How did you get into the restaurant industry?
I was raised on a farm in the south west of France and surrounded by high-quality, specialty ingredients at a young age. My first restaurant job was at the age of 16, and from there, I had the privilege of working with famous chefs and restaurants including Michel Guérard, Gaston Lenôtre, Roger Vergé’s Moulin de Mougins. It was these early moments in my life that taught me so much about cooking and the restaurant industry.
What is your personal favorite dish at Benoit?
I love them all! I order based on what I’m craving and the season.
(Benoit, 60 W. 55th Street, NYC, Photo credit: Pierre Monetta)
How do you stay successful within such a volatile and competitive industry?
I always tell myself what I have and what I know is what I do. In other words, combining the genuine flavors of local ingredients with the experiences I’ve acquired has cultivated my passion and respect for a “terroir” state of mind wherever I am.
How important does the design/architecture of your restaurant play into its success?
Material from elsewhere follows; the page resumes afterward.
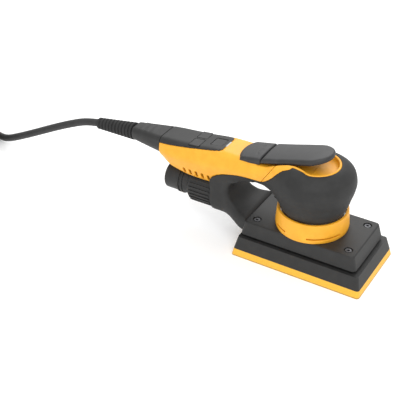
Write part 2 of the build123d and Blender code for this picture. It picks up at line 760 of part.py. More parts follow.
with BuildPart() as keypad_board:
    with BuildSketch(panel_plane.offset(-7.0)):
        Rectangle(44.0, 24.0)
    extrude(amount=1.2)
    with BuildSketch(panel_plane.offset(-5.8)):
        for _, along, across, *_ in BUTTONS:
            with Locations((along, across)):
                Circle(3.0)
    extrude(amount=0.4)
save(keypad_board, "keypad_board")

# ---------------------------------------------------------------- lever and its cover
LEVER_HALF_WIDTH = 17.5
LEVER_TIP = 16.6
MAGNET_X = -26.0
MAGNET_BOTTOM = 102.2
MAGNET_RADIUS = 2.6
MAGNET_HEIGHT = 2.6

with BuildPart() as lever_rear_cover:
    with BuildSketch(Plane.XY.offset(90.0)):
        with BuildLine():
            Line((LEVER_REAR - 0.6, LEVER_HALF_WIDTH), (COVER_REAR + 7.0, LEVER_HALF_WIDTH - 0.8))
            ThreePointArc(
                (COVER_REAR + 7.0, LEVER_HALF_WIDTH - 0.8),
                (COVER_REAR, 0.0),
                (COVER_REAR + 7.0, 0.8 - LEVER_HALF_WIDTH),
            )
            Line((COVER_REAR + 7.0, 0.8 - LEVER_HALF_WIDTH), (LEVER_REAR - 0.6, -LEVER_HALF_WIDTH))
            Line((LEVER_REAR - 0.6, -LEVER_HALF_WIDTH), (LEVER_REAR - 0.6, LEVER_HALF_WIDTH))
        make_face()
    extrude(amount=20.0)
    add(
        side_block(
            [(-80.0, 88.0), (-80.0, 95.8), (-62.0, 98.9), (-48.0, 101.6), (-48.0, 88.0)], 30.0
        ),
        mode=Mode.INTERSECT,
    )
    add(outer_body, mode=Mode.SUBTRACT)
    with BuildSketch(Plane.XZ):
        with Locations((-52.2, PIVOT[1])):
            Rectangle(9.6, 5.2)
    extrude(amount=9.0, both=True, mode=Mode.SUBTRACT)
    with BuildSketch(Plane.XZ):
        with Locations(PIVOT):
            Circle(PIN_RADIUS)
    extrude(amount=13.0, both=True, mode=Mode.SUBTRACT)
save(lever_rear_cover, "lever_rear_cover")

with BuildPart() as lever:
    with BuildSketch(Plane.XY.offset(90.0)):
        with BuildLine():
            Line((LEVER_REAR, LEVER_HALF_WIDTH), (-10.0, 17.6))
            Spline(
                (-10.0, 17.6),
                (3.0, 17.0),
                (13.0, 10.4),
                (LEVER_TIP, 0.0),
                (13.0, -10.4),
                (3.0, -17.0),
                (-10.0, -17.6),
                tangents=((1.0, 0.02), (-1.0, 0.02)),
            )
            Line((-10.0, -17.6), (LEVER_REAR, -LEVER_HALF_WIDTH))
            Line((LEVER_REAR, -LEVER_HALF_WIDTH), (LEVER_REAR, LEVER_HALF_WIDTH))
        make_face()
    extrude(amount=40.0)
    with BuildSketch(Plane.XZ):
        with BuildLine():
            Spline((LEVER_REAR, 101.6), (-30.0, 106.4), (-8.0, 112.6), (8.0, 116.4), (20.0, 117.6))
            Line((20.0, 117.6), (20.0, 113.6))
            Spline((20.0, 113.6), (4.0, 109.4), (-12.0, 105.2), (-30.0, 100.6), (LEVER_REAR, 96.0))
            Line((LEVER_REAR, 96.0), (LEVER_REAR, 101.6))
        make_face()
    extrude(amount=30.0, both=True, mode=Mode.INTERSECT)
    with BuildSketch(Plane.XZ):
        with BuildLine():
            Polyline(
                (LEVER_REAR + 3.0, 98.9),
                (PIVOT[0], PIVOT[1] + EAR_RADIUS),
                (PIVOT[0], PIVOT[1] - EAR_RADIUS),
                (LEVER_REAR + 3.0, PIVOT[1] + 0.4),
                close=True,
            )
        make_face()
        with Locations(PIVOT):
            Circle(EAR_RADIUS)
    extrude(amount=8.0, both=True)
    with BuildSketch(Plane.XZ):
        with Locations(PIVOT):
            Circle(PIN_RADIUS + RUNNING_FIT)
    extrude(amount=9.0, both=True, mode=Mode.SUBTRACT)
    with Locations((MAGNET_X, 0.0, MAGNET_BOTTOM - 1.2)):
        Cylinder(MAGNET_RADIUS, MAGNET_HEIGHT + 1.2, align=ON_BASE, mode=Mode.SUBTRACT)
save(lever, "lever")

with BuildPart() as lever_pin:
    with BuildSketch(Plane.XZ):
        with Locations(PIVOT):
            Circle(PIN_RADIUS)
    extrude(amount=13.0, both=True)
save(lever_pin, "lever_pin")

with BuildPart() as lever_magnet:
    with Locations((MAGNET_X, 0.0, MAGNET_BOTTOM)):
        Cylinder(MAGNET_RADIUS, MAGNET_HEIGHT, align=ON_BASE)
save(lever_magnet, "lever_magnet")

SPRING_TOP = 96.2
SPRING_COIL_RADIUS = 2.6
with BuildPart() as lever_spring:
    with BuildLine() as wire_path:
        Helix(
            pitch=(SPRING_TOP - SPRING_SEAT - 0.8) / 4,
            height=SPRING_TOP - SPRING_SEAT - 0.8,
            radius=SPRING_COIL_RADIUS,
            center=(SPRING_X, 0.0, SPRING_SEAT + 0.4),
        )
    with BuildSketch(Plane(origin=wire_path.line @ 0, z_dir=wire_path.line % 0)):
        Circle(0.4)
    sweep()
save(lever_spring, "lever_spring")

with BuildPart() as speed_sensor_board:
    with Locations((-24.0, 0.0, 90.5)):
        Box(16.0, 14.0, 1.2)
    with Locations((-26.0, 0.0, 91.6)):
        Box(3.0, 4.0, 1.0)
save(speed_sensor_board, "speed_sensor_board")

# ---------------------------------------------------------------- dust duct
DUCT_FRONT = -58.6
DUCT_REAR = -84.0  # the flat duct runs from here to the shroud
DUCT_WIDTH = 56.0
CHAMBER_FRONT = -76.0
CHAMBER_SIZE = (32.0, 11.0)
CHAMBER_HEIGHT = 31.4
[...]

I am no longer cooking in my kitchens, physically. I think of myself as artistic director of sorts – providing the recipes, the atmosphere, the interior design, the tableware, and managing the talent. All of these parts play an integral role in the story you’re trying to tell with any restaurant concept.
(Le Jules Verne, Paris, Photo Credit: Eric Laignel)
What is your life motto?
More, faster, better.
How important is location in selecting the creation of a new restaurant?
My main source of inspiration is the way people live. When I prepare the opening of a new restaurant, for instance, I spend a lot of time “wearing” the mood and mindset of the city and the neighborhood. The other major source of inspiration is the products and the producers. To a large extent, a cook’s talent is about upholding the qualities of the ingredient.
What is your go-to travel destination and why?
Peru. The Peruvian culinary landscape is incredible. The country benefits from a rich biodiversity of which quinoa and potatoes (but not only) are two emblematic ingredients. Gastón Acurio is leading a dynamic generation of cooks expressing the best of the produce and culinary traditions of the country.
What's next for the Alain Ducasse?
I’m publishing the ‘My 10 Best’ App collection featuring chefs like Daniel Boulud and Eric Ripert.